RT reflections are amazing in this game to enhance the verticality, color and detail of Night City but they're the most glitchy effect of all RT ones. You'll find them popping around, making characters look like chrome and since they're not only used for floor reflections and they apply to most materials, RT reflections can mess with some textures and make they look like they don't belong in there.
And then try path tracing
I play with 4k ray tracing on with my 4090 in control with ultra settings with dlss (avg 70fps), starfield with ray tracing in ultra with fsr turned off (60-80fps), portal with rtx without dlss (looks fantastic) (70fps), cyberpunk 2077 with dlss set to quality (avg 70fps)... I'm not a big fan of frame generation due to the input latency spike so I'll probably not be doing that for the foreseeable future, and yeah, ray tracing is REALLY taxing, even for this generation's top end cards, but from what i've heard of battlemage, we're looking at a next generation improvement of something close to 1.8x in rasterization and probably more than that in terms of ray tracing... it's a complete overhaul of gpu design that's ray tracing first. and yeah, sadly it's over a year away, but for now, I'm honestly quite happy with my 4090, and i've also heard some pretty fantastic things about amd's next offerings re: ray tracing as well.

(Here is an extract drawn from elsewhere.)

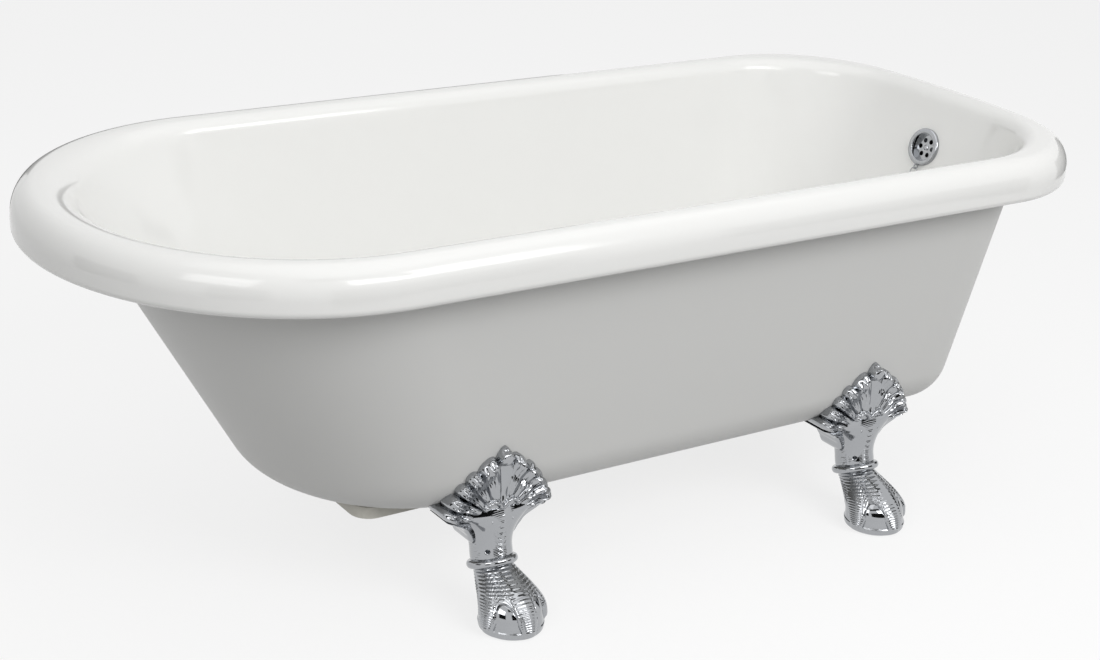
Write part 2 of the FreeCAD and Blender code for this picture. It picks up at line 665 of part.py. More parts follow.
spigot = alongX(rod("banjoSpigot", ROUND_SIDES, Circumradius="spigotRadius", Height="banjoRadius + spigotLength - banjoGroove - 0.5",
                     x="wasteX + banjoGroove + 0.5", z=pipeLevel))
spigotBore = alongX(rod("banjoSpigotBore", ROUND_SIDES, Circumradius="pipeRadius + pipeGap", Height="banjoRadius + spigotLength",
                         x="wasteX + tailRadius + 1", z=pipeLevel))
keep(cut("banjoBored", fuse("banjoBody", banjoRing, spigot), spigotBore), "banjo_body")
nutTop = banjoTop + " - banjoHigh - lowerSealThick"
backnut = rod("backnutHex", 6, Circumradius="backnutFlats / cos(30 deg)", Height="backnutHigh",
              x="wasteX", z=nutTop + " - backnutHigh")
nutBore = rod("backnutBore", ROUND_SIDES, Circumradius="tailRadius + threadGap", Height="backnutHigh",
              x="wasteX", z=nutTop + " - backnutHigh")
keep(cut("backnutBored", backnut, nutBore), "waste_backnut")

# ---------------------------------------------------------------- overflow

cup = flatTurned("roseRing", [
    ("0", "-cupDepth"), ("cupRadius", "-cupDepth"), ("cupRadius", "0"), ("roseRadius", "0"),
    ("roseRadius", "roseHigh / 3"), ("roseRadius - 4", "roseHigh"), ("roseMouth + 1", "roseHigh"),
    ("cupRadius - gridThick", "0"), ("cupRadius - gridThick", "gridThick - cupDepth"), ("0", "gridThick - cupDepth"),
])
inWall(cup)
doc.recompute()


def roseTool(name, across, along, **rules):
    """A round cutter placed in the rose's own axes: across Y, along the wall's slope."""
    made = rod(name, SMALL_SIDES, **rules)
    seat = cup.Placement
    made.Placement = FreeCAD.Placement(seat.multVec(V(along, across, -val("2 * cupDepth"))), seat.Rotation)
    return made


holes = []
for n in range(6):
    turn = math.radians(60 * n + 30)
    holes.append(roseTool("gridHole%d" % n, val("gridPitch") * math.sin(turn), val("gridPitch") * math.cos(turn),
                          Circumradius="gridHole", Height="4 * cupDepth"))
holes.append(roseTool("screwHole", 0, 0, Circumradius="screwRadius + pipeGap", Height="4 * cupDepth"))


def chainEye(name, centre):
    """A flat lug with a hole along Y."""
    disc = rod(name + "Disc", 16, Circumradius="eyeRadius", Height="eyePlate")
    hole = rod(name + "Hole", 16, Circumradius="eyeHole", Height="3 * eyePlate")
    for piece, thick in ((disc, val("eyePlate")), (hole, 3 * val("eyePlate"))):
        piece.Placement = FreeCAD.Placement(centre + V(0, thick / 2, 0), FreeCAD.Rotation(V(1, 0, 0), 90))
    return disc, hole


eyeCentre = roseCentre - slope * (val("roseRadius + eyeRadius") - 2) + intoBath * val("eyeRadius + 0.3")
eyeDisc, eyeHole = chainEye("roseEye", eyeCentre)
keep(cut("roseCut", fuse("roseBody", cup, eyeDisc), fuse("roseHoles", *holes, eyeHole)), "overflow_rose")

screw = flatTurned("screwHead", [
    ("0", "gridThick - cupDepth"), ("screwHead", "gridThick - cupDepth"), ("screwHead", "gridThick - cupDepth + 1"),
    ("screwHead - 2", "gridThick - cupDepth + 2.4"), ("0", "gridThick - cupDepth + 2.4"),
])
shank = flatTurned("screwShank", [("0", "-cupDepth - chamberDeep + 8"), ("screwRadius", "-cupDepth - chamberDeep + 8"),
                              ("screwRadius", "gridThick - cupDepth"), ("0", "gridThick - cupDepth")])
keep(fuse("screwWhole", inWall(screw), inWall(shank)), "overflow_screw")
backFace = "(-shellWall)"
keep(inWall(flatTurned("overflowSealRing", [
    ("overflowHole + 1", backFace + " - overflowSealThick"), ("chamberRadius", backFace + " - overflowSealThick"),
    ("chamberRadius", backFace), ("overflowHole + 1", backFace),
])), "overflow_seal")
chamberFace = "(-shellWall - overflowSealThick)"
chamber = inWall(flatTurned("chamberRing", [
    ("cupRadius + 0.5", chamberFace), ("chamberRadius", chamberFace),
    ("chamberRadius", chamberFace + " - chamberDeep"), ("0", chamberFace + " - chamberDeep"),
    ("0", chamberFace + " - chamberDeep + 6 * chamberWall"),
    ("screwHead + 1", chamberFace + " - chamberDeep + 6 * chamberWall"),
    ("screwHead + 1", chamberFace + " - chamberDeep + chamberWall"),
    ("chamberRadius - chamberWall", chamberFace + " - chamberDeep + chamberWall"),
    ("chamberRadius - chamberWall", chamberFace + " - chamberWall"),
    ("cupRadius + 0.5", chamberFace + " - chamberWall"),
]))
doc.recompute()
chamberMiddle = roseCentre - intoBath * val("shellWall + overflowSealThick + chamberDeep / 2")
pipeX = chamberMiddle.x
pipeTop = chamberMiddle.z - val("chamberRadius") - val("spigotLength")
outlet = rod("chamberSpigot", ROUND_SIDES, Circumradius="spigotRadius", Height="chamberRadius * 0.3 + spigotLength")
outlet.Placement.Base = V(pipeX, 0, pipeTop)
outletBore = rod("chamberSpigotBore", ROUND_SIDES, Circumradius="pipeRadius + pipeGap", Height="chamberRadius * 0.5 + spigotLength")
outletBore.Placement.Base = V(pipeX, 0, pipeTop)
tapped = inWall(rod("chamberTapping", ROUND_SIDES, Circumradius="screwRadius + threadGap", Height="cupDepth + chamberDeep"),
                "cupDepth + chamberDeep - 8")
keep(cut("chamberBored", fuse("chamberBody", chamber, outlet), fuse("chamberBores", outletBore, tapped)), "overflow_chamber")

# ---------------------------------------------------------------- overflow pipe with its two nuts

level = val(pipeLevel)
bend = val("pipeBend")
mouthX = val(banjoMouth)
PIPE_SIDES = 14
BEND_STEPS = 6
# centre line of the pipe and the way it runs there
line = [(V(pipeX, 0, pipeTop + val("spigotLength") - 1), 0)]
for n in range(BEND_STEPS + 1):
    turn = math.pi / 2 * n / BEND_STEPS
    line.append((V(pipeX - bend * (1 - math.cos(turn)), 0, level + bend * (1 - math.sin(turn))), turn))
line.append((V(mouthX - val("spigotLength") + 1, 0, level), math.pi / 2))


def tubeAlong(radius):
    rings = []
    for middle, turn in line:
        across = V(math.cos(turn), 0, -math.sin(turn))
        turns = [2 * math.pi * n / PIPE_SIDES for n in range(PIPE_SIDES)]
        rings.append([middle + (across * math.cos(t) + V(0, math.sin(t), 0)) * radius for t in turns])
    return solidOf(rings)


keep(feature("pipeShape", tubeAlong(val("pipeRadius")).cut(tubeAlong(val("pipeRadius - pipeWall")))), "overflow_pipe")


def pipeNut(label, base, turnIt):
    """A compression nut over the mouth of a spigot: a wide bore over the spigot, a narrow one over the pipe."""
    nut = rod(label + "Hex", 6, Circumradius="nutFlats / cos(30 deg)", Height="nutLength")
    over = rod(label + "Over", ROUND_SIDES, Circumradius="spigotRadius + threadGap", Height="nutLength / 2")
    through = rod(label + "Through", ROUND_SIDES, Circumradius="pipeRadius + pipeGap", Height="nutLength")
    made = cut(label + "Cut", nut, fuse(label + "Bores", over, through))
    made.Placement = FreeCAD.Placement(base, turnIt)
    return keep(made, label)


pipeNut("overflow_nut", V(pipeX, 0, pipeTop + val("nutLength / 2")), FreeCAD.Rotation(V(1, 0, 0), 180))
pipeNut("banjo_nut", V(mouthX - val("nutLength / 2"), 0, level),
        FreeCAD.Rotation(V(0, 1, 0), 90).multiply(FreeCAD.Rotation(UP, 30)))

# ---------------------------------------------------------------- plug

plugFace = sealTop + " + flangeHigh + plugGap"
taper = "(seatRadius - tailBore) * (plugDeep - flangeHigh) / seatDepth"
keep(onWaste(flatTurned("plugRound", [
    ("0", "-plugDeep"), ("seatRadius - 2 * plugGap - " + taper, "-plugDeep"),
    ("seatRadius - 2 * plugGap", "-flangeHigh / 2"), ("plugLip", "0"), ("plugLip", "plugLipThick"),
    ("0", "plugLipThick"),
]), plugFace), "plug_rubber")
capLevel = plugFace + " + plugLipThick"
capDisc = onWaste(flatTurned("capRound", [
    ("0", "0"), ("capRadius", "0"), ("capRadius", "capThick / 3"), ("capRadius - capThick", "capThick"), ("0", "capThick"),
]), capLevel)
doc.recompute()
plugEye = V(val("wasteX"), 0, val(capLevel) + val("capThick + eyeRadius") - 0.6)
plugDisc, plugHole = chainEye("plugEye", plugEye)
keep(cut("capCut", fuse("capBody", capDisc, plugDisc), plugHole), "plug_cap")

# ---------------------------------------------------------------- chain in two hanging stretches

def loop(length, width, wire, sides):
    """A closed ring of square wire about the origin: long along X, lying in the XY plane."""
    low = -wire / 2

    def oval(over):
        half, side = length / 2 - over, width / 2 - over
        if sides > 8:
            turns = [2 * math.pi * n / sides for n in range(sides)]
            return [V(half * math.cos(t), side * math.sin(t), low) for t in turns]
        quarter = [(half, side * 0.45), (half - side * 0.55, side)]
        corners = quarter + [(-x, y) for x, y in reversed(quarter)]
        corners += [(-x, -y) for x, y in quarter] + [(x, -y) for x, y in reversed(quarter)]
        return [V(x, y, low) for x, y in corners]

    outer, inner = [Part.Face(Part.makePolygon(line + line[:1])).extrude(V(0, 0, wire))
                    for line in (oval(0), oval(wire))]
    return outer.cut(inner)


def laid(shape, middle, along, twist):
    """Turns a loop so that its length lies along a direction in the XZ plane, twisted about it."""
    turn = math.degrees(math.atan2(-along.z, along.x))
    placed = shape.copy()
    placed.Placement = FreeCAD.Placement(middle, FreeCAD.Rotation(V(0, 1, 0), turn).multiply(
        FreeCAD.Rotation(V(1, 0, 0), twist)))
    return placed


play = val("linkPlay")
pitch = val("linkLength - 2 * linkWire") - play
# a ring's wire lies at the edge of its eye: from the eye's centre to the wire's inner face
ringSeat = val("sqrt((eyeHole - eyeRest) ^ 2 - (ringWire / 2) ^ 2)")
ringEnd = ringSeat + val("2 * (ringRadius - ringWire)")
plugRingEnd = ringSeat + val("2 * (plugRing - ringWire)")
firstLink = ringEnd - play + val("linkLength / 2 - linkWire")
span = eyeCentre - plugEye
reach = span.Length
links = math.ceil((reach + val("chainSlack") - firstLink + (pitch + play) / 2 - plugRingEnd) / pitch)
upperLinks = round(links * val("upperShare"))
upperLength = firstLink + pitch * (upperLinks - 0.5)
lowerLength = pitch * (links - upperLinks) - play / 2 + plugRingEnd
straight = math.atan2(span.z, span.x)
sag = math.acos((upperLength ** 2 + reach ** 2 - lowerLength ** 2) / (2 * upperLength * reach))
upperWay = V(-math.cos(straight + sag), 0, -math.sin(straight + sag))
knee = eyeCentre + upperWay * upperLength
lowerWay = (plugEye - knee).normalize()
print("chain of", links, "links: eye", eyeCentre, "knee", knee, "plug eye", plugEye)
link = loop(val("linkLength"), val("linkWidth"), val("linkWire"), 8)
splitRing = loop(val("2 * ringRadius"), val("2 * ringRadius"), val("ringWire"), 12)
keep(feature("splitRingShape", laid(splitRing, eyeCentre + upperWay * (ringEnd - val("ringRadius - ringWire")),
                                    upperWay, 0)), "split_ring")
upper = [laid(link, eyeCentre + upperWay * (firstLink + pitch * n), upperWay, 90 * ((n + 1) % 2))
         for n in range(upperLinks)]
keep(feature("upperChain", Part.makeCompound(upper)), "chain_upper")
lower = [laid(link, knee + lowerWay * pitch * (n + 0.5), lowerWay, 90 * ((n + upperLinks + 1) % 2))
         for n in range(links - upperLinks)]
keep(feature("lowerChain", Part.makeCompound(lower)), "chain_lower")
smallRing = loop(val("2 * plugRing"), val("2 * plugRing"), val("ringWire"), 10)
keep(feature("plugRingShape", laid(smallRing, plugEye - lowerWay * (plugRingEnd - val("plugRing - ringWire")),
                                   lowerWay, 90 * ((links + 1) % 2))), "plug_ring")

# ---------------------------------------------------------------- check and write

doc.recompute()
for thing in doc.Objects:
    if "Invalid" in thing.State or "Error" in thing.State:
        raise SystemExit("%s could not be built" % thing.Label)
shell.Label = "bath_shell"
os.makedirs("parts", exist_ok=True)
for thing in NODES:
    if thing.Shape.isNull() or not thing.Shape.isValid():
        raise SystemExit("%s is not a valid solid" % thing.Label)
for thing in NODES:
    box = thing.Shape.BoundBox
    print("%-20s %2d solid %10.1f mm3  x %.1f..%.1f y %.1f..%.1f z %.1f..%.1f" % (
        thing.Label, len(thing.Shape.Solids), thing.Shape.Volume, box.XMin, box.XMax, box.YMin, box.YMax,
        box.ZMin, box.ZMax))
    thing.Shape.exportStep("parts/%s.step" % thing.Label)
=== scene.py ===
import json
import math

import bmesh
import bpy
import numpy as np
from mathutils import Matrix, Vector


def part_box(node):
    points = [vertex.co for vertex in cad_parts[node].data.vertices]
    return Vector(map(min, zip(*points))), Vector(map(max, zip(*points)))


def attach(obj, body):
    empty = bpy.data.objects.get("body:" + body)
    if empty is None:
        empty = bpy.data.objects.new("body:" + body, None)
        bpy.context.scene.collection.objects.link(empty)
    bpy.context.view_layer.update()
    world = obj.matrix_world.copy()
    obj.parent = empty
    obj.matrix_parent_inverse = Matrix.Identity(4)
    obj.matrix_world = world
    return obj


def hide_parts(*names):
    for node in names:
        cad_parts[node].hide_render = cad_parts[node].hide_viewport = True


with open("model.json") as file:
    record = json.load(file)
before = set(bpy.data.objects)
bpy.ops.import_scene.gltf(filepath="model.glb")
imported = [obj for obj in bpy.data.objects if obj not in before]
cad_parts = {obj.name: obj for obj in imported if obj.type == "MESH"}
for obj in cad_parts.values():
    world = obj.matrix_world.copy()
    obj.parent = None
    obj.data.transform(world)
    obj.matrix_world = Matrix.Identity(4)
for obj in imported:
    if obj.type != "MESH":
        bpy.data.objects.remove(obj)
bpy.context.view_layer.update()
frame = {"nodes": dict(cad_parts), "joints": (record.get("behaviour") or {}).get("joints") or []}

mm = 0.001
scene = bpy.context.scene

# photograph's camera: place and far in metres, angles in degrees, sensor in millimetres, the rest in pixels
camera = {
    "place": (-1.70977, -2.38468, 1.45135), "yaw": 34.063, "pitch": 21.159, "roll": 3.248,
    "focal": 2000.18, "middle": (501.42, 319.08), "frameSize": (1100, 660), "sensor": 36, "far": 60,
}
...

I have a 4090 and I dont use RT.. maybe will use it with the 5090. 4k120 native no DLSS is Pharaoh
I say, stay aways from graphic cards for 2-3 years and come back to see if wwhat you get for the price is not ridiculous.
Honestly I don't have a system with a 4080 or 4090 but I did rent gforce now 4080 just to check it out my Internet is great and I was getting an average of 22 ping. I tried path tracing and compared it to psycho ray trac setting... and regular rt looked more clear and there were less artifacts and noise.. faces were cleared as well. Path Tracing is a good showcase but if youre going for clear and smooth gaming just use regular rt
I run with all fake frame generators off and raytracing off. Pure rasterization. That is the only benchmark I look at.
Another reason is that in the real world where your not in a rain soaked glass city, reflections aren't much of a thing. And shadows, if your not directly comparing it to it's rasterised contemporary especially when moving in fast paced games goes largely ignored.
That said, I too believe it's a goal worth pursuing. I just wish it wouldn't take a back seat to proper game development. Too much spent on eye candy and not enough on fun.
about frame gen, I would prefer to use BFI with VRR enabled. It's a shame it's impossible right now.
I have a feeling that raytracing will have the same fate as gpu driven physx. Physx was infact a much better gimmick than ray tracing.
Ray Tracing is something that I never care when it appeared.
And still does not care today.
I dont care about all this lightning stuff.
I just want to play and have fun.
Ive had my 4090 about 10 months. Not even bothered to try Ray Tracing.
Sad.
But, I hope you enjoy very, very high frames!
@timons777 I'm running triple 28" 4k screens in StarCitizen...
Ray tracing would slow things down quite a lot.
In the 60s these days.
When SC has RayTracing AND the game is better optimized... I'll definitely try RayTracing.
@@VonSpud I see a wise man right here! ;)
I really love PT/RTX in Cyberpunk 2077. Very beautiful!
We will need GPUs with completely new architectures to do path tracing well. My best guess is that it will involve very a clever usage of AI at a hardware level to really accelerate RT at a much higher degree. Right now theres alot of software tricks being done on a game by game basis that I don't think is a sustainable approach, and its far from perfect with ghosting and such. Much of it needs to be done at a hardware\driver level in the long run.
This is the reason why in many games the RT implementation is quite minimal and AMD gpus can compete with Nvidia ones. The 3000 an 4000 have way better RT capabilities than the RX 6000 / 7000. But the RT FX are barely noticeable when activated. So, every gamer should buy the best bang for the bucks performer in rasterization. Thanks for this piece of information.
bro what are you on not immersive?
Your example is a failure to properly adjust the contrast and color of the image. RT would only change that if there was a shader change that allowed it. It has nothing to do inherently with RT only a side effect of RT being enabled.
because of how it has been programed.
Its a scam to satisfy the need to buy always the newest videocard
Is it just me, or does he look like he has *three* mustaches on his face?
Turn on RR+FG and you will see the stash clearer ;)
Just played Battlefield V and ray tracing made it look like shit. Actually BF V was a step backwards if you ask me, definitely a step back from the fidelity from BF4.
Don't game in 4k on a 4090. Let's talk about it!
Game on 1440p on a 240 hz oled
i got 4070 and its still not worth.most of the time i dont even notice but i will notice +160 fps
The only game i tried raytracing in with my 3080 was quake2 rtx..
I just want 4090 so i can mod skyrim even further...beyond!
Tbh ray tracing maxed out has always been stupid. However, some light ray traced implementations like in RE4 and plague tale are amazing.
Plague tale shadow difference was barely noticeable, I found
Pixel level bounce to extinction ray tracing isn't a setting and probably won't be for 20-40 years (if you need it in real time). But AI fake it path tracing will get good enough in a few generations. We'll use it. It will look good. It doesn't have to be "real", it only has to be better.